Durante décadas, en el mundo, se consideró al Estado como un mal administrador. Bajo el mantra de la eficiencia económica del sector privado se vendieron cientos de empresas públicas, no sólo en México. La “ola” fue internacional. El mercado se convirtió en un dios que prometía hacer crecer a las economías del mundo y abatir la pobreza. Los libros de texto siguen hablando de los “teoremas del bienestar” que sostienen que el mercado maximiza el bienestar de toda la población. Las crisis internacionales que hemos vivido a partir del retiro del Estado en la rectoría económica del país, así como la escandalosa concentración de la riqueza en pocas manos y el crecimiento del número de pobres muestra que el mercado es un dios que falló.

Sin embargo, pocos lo ven y muchos se niegan a verlo. Envueltos en el manto del libre mercado se ha permitido que diversas empresas internacionales arriben a países en desarrollo, con marco jurídico frágil, en ocasiones con legislación ambiental inexistente y donde los derechos de la población autóctona muchas veces no son tomados en cuenta. Un extremo adicional es que las decisiones de política económica dependen de lo que dicten las agencias calificadoras, como Moodys, Fitch entre otras, en pocas palabras, las decisiones de política económica se han trasladado a Wall Street.

En el sector energético, existen estudios internacionales, como el de Sharon Beder en su libro Energía y poder: la lucha por el control de la electricidad en el mundo que muestra, mediante un exhaustivo estudio, el proceso de privatización y desregulación —ausencia de controles estatales en el funcionamiento del mercado— en los Estados Unidos, el Reino Unido y Australia, preguntándose: ¿Cómo convencieron los grupos de interés a los gobiernos y diseñadores de políticas públicas de que la privatización era algo de por sí benéfico y necesario, sin un análisis mayor de sus consecuencias?
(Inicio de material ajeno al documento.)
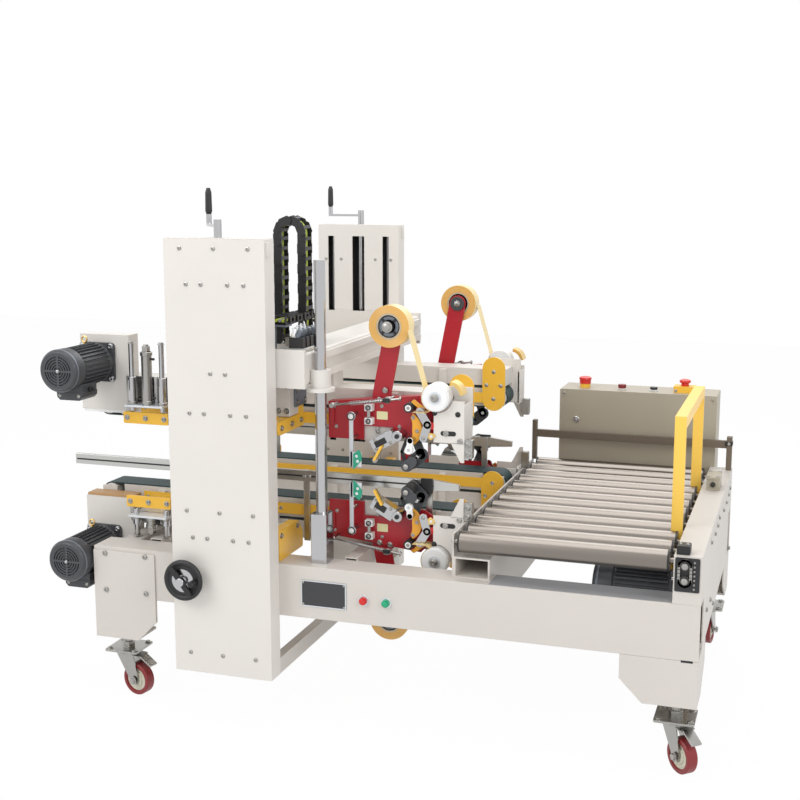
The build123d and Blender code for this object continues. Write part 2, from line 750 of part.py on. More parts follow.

La autora sostiene que las empresas eléctricas privadas y sus socios comerciales, particularmente los bancos, “han seguido desempeñando un papel importante para dar forma y dirección a la industria de la electricidad, y lo han hecho desde principios del siglo XX, cuando J. P. Morgan controlaba la General Electric. Los bancos son los inversionistas principales en las empresas de energía, y sus ejecutivos pueblan los consejos directivos de éstas. Han aportado asesoría sobre esquemas de privatización y han ayudado a elaborar legislaciones de desregulación en todo el mundo” (Beder 2005: 696-697). Como resultado en los países investigados se señala el desarrollo de un arsenal de estrategias políticas, campañas masivas de desinformación y propaganda; elaboración de trabajos de investigación especializados (think tanks) para construir y divulgar fundamentos racionales que las favorecían; coordinación de empresas dispares, instituciones financieras y equipos de especialistas para la insistencia continua en que los precios de la electricidad se reducirían; la satanización de las intervenciones por parte del gobierno y la descripción distorsionada de la actuación de las autoridades en materia de energía, incluso sobornos. Todo ello, para tomar el control de los sistemas eléctricos. Además de encontrar en las teorías económicas neoclásicas y el liberalismo, una manera de dar mayor legitimidad a las fuerzas libres del mercado, con una descripción idealista de su funcionamiento, e incrementar el potencial para generar utilidades respectivamente.

La autora muestra “cómo los intereses privados se las han arreglado para lograr que la privatización y la desregulación de la electricidad sean consideradas como sabiduría aceptada ante los poderes Ejecutivo y Legislativo, sin importar la preocupación popular y, en muchos países, oponiéndosele francamente” (Beder 2005: 50) formando mercados y beneficios adversos al bien público y a las comunidades, corrompiendo instituciones y afectando el estado de derecho, como fue el caso de Detroit a finales del siglo XIX, Cleveland y Massachussets a principios del siglo XX, hasta el llamado “desastre californiano” de inicios de este siglo XXI.

Al promover la libertad de individuos siguiendo sus propios deseos con una mínima o nula interferencia u obstaculización de las comunidades, el liberalismo económico se convirtió en la filosofía contraria a la intervención o reglamentación de los gobiernos. Esto lleva, según Beder, a poner “el énfasis en la idea de libertad del individuo para ganar dinero en vez de liberarse de la opresión, la explotación y la pobreza” que engendran formas de erosión social y malestar común —inseguridad, violencia, impunidad y corrupción— claramente opuestas a las necesidades actuales de integración social. De ahí que la autora concluya que sea más una estafa que una evolución racional de los sistemas eléctricos.